Traceback (most recent call last):
  File "onnx_export.py", line 86, in <module>
    main()
  File "onnx_export.py", line 74, in main
    onnx_export(
  File "pytorch-image-models/timm/utils/onnx.py", line 71, in onnx_export
    torch_out = torch.onnx._export(
  File ".../lib/python3.8/site-packages/torch/onnx/_deprecation.py", line 30, in wrapper
    return function(*args, **kwargs)
  File ".../lib/python3.8/site-packages/torch/onnx/__init__.py", line 114, in _export
    return utils._export(*args, **kwargs)
  File ".../lib/python3.8/site-packages/torch/onnx/utils.py", line 1577, in _export
    graph, params_dict, torch_out = _model_to_graph(
  File ".../lib/python3.8/site-packages/torch/onnx/utils.py", line 1134, in _model_to_graph
    graph = _optimize_graph(
  File ".../lib/python3.8/site-packages/torch/onnx/utils.py", line 672, in _optimize_graph
    graph = _C._jit_pass_onnx(graph, operator_export_type)
  File ".../lib/python3.8/site-packages/torch/onnx/utils.py", line 1919, in _run_symbolic_function
    return symbolic_fn(graph_context, *inputs, **attrs)
  File ".../lib/python3.8/site-packages/torch/onnx/symbolic_helper.py", line 306, in wrapper
    return fn(g, *args, **kwargs)
  File ".../lib/python3.8/site-packages/torch/onnx/symbolic_opset18.py", line 52, in col2im
    num_dimensional_axis = symbolic_helper._get_tensor_sizes(output_size)[0]
TypeError: 'NoneType' object is not subscriptable
(Occurred when translating col2im).

Do you have any ideas about what the problem might be? Thank you in advance.
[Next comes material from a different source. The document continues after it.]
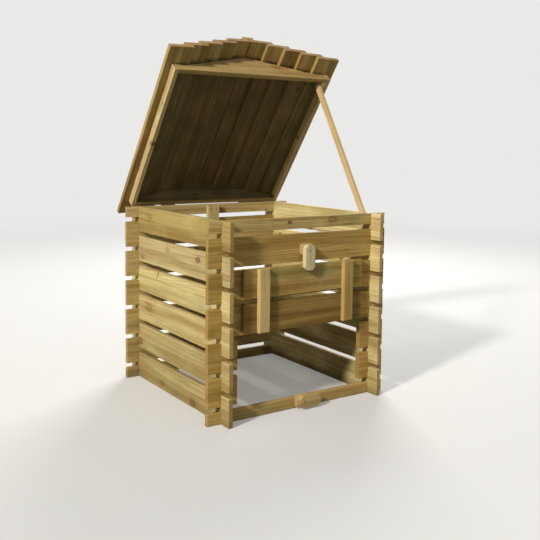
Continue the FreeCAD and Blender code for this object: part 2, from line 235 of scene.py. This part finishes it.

To Reproduce Steps to reproduce the behavior: 1.

python onnx_export.py \
volo.onnx \
--model volo_d1_224 \
--img-size 224 \
--b 1 \
--opset 18

Desktop (please complete the following information):

  • OS: Ubuntu 20.04.3 LTS
  • This repository version [e.g. pip 0.3.1 or commit ref]: 394e8145551191ae60f672556936314a20232a35
  • PyTorch version w/ CUDA/cuDNN 2.1.0.dev20230710+cu118

WildChlamydia avatar Jul 10 '23 22:07 WildChlamydia

Hmm, I'm 99% sure the issue is in this block (https://github.com/huggingface/pytorch-image-models/blob/394e8145551191ae60f672556936314a20232a35/timm/models/volo.py#L70-L91), something to do with the unfold/fold (col2im is fold) and handling of the shapes

Fold support was just added to ONNX in opset 18 that you are using, so maybe there isn't full coverage of the op? or doesn't work well with dynamic (based on input shape) size? Can opset 19 be tried?

rwightman avatar Jul 11 '23 04:07 rwightman

Thank you for your response.

It should be fully supported. However, I attempted to use opset 19 and it appears that, currently, opset 19 is supported by ONNX but not by torch.onnx.

Maybe this issue can help: https://github.com/huggingface/pytorch-image-models/pull/1708

WildChlamydia avatar Jul 12 '23 21:07 WildChlamydia

Okay, it seems that the problem lies in the type in the Fold: https://github.com/pytorch/pytorch/issues/105134#issuecomment-1635999042.

However, next I encountered another problem related to exporting VOLO: https://github.com/pytorch/pytorch/issues/97344.

To workaround these issues, I manually rewrote the graph by replacing the node attribute 'axes' with a fixed input. Now everything works but only with aten-fallback and opset 18.

Should I prepare a PR with this temporary solution?

WildChlamydia avatar Jul 14 '23 16:07 WildChlamydia

@WildChlamydia hmm, needing aten fallback is going to make it not very pratical for many users wanting ONNX export to use outside of the torch ecosystem no?

rwightman avatar Jul 18 '23 06:07 rwightman

@rwightman

I suppose you are right.

However, without the --aten-fallback flag, torch performs this check:

if (operator_export_type is _C_onnx.OperatorExportTypes.ONNX) and (
    not val_use_external_data_format
):
    try:
        _C._check_onnx_proto(proto)
    except RuntimeError as e:
        raise errors.CheckerError(e) from e

As a result, the model won't be saved. There are only bad solutions. It is still possible to export the model successfully by commenting out these lines, and everything works fine.

I think we should wait until all bugs in opset18 are fixed.

WildChlamydia avatar Jul 18 '23 09:07 WildChlamydia

I tried this again, still not working, get past one layer of the export and another is broken. I tried newer dynamo export but that is also broken (and broken on many more models). Sigh.

I don't feel there is much I can do on the timm end of things. So closing this.

rwightman avatar Apr 10 '24 16:04 rwightman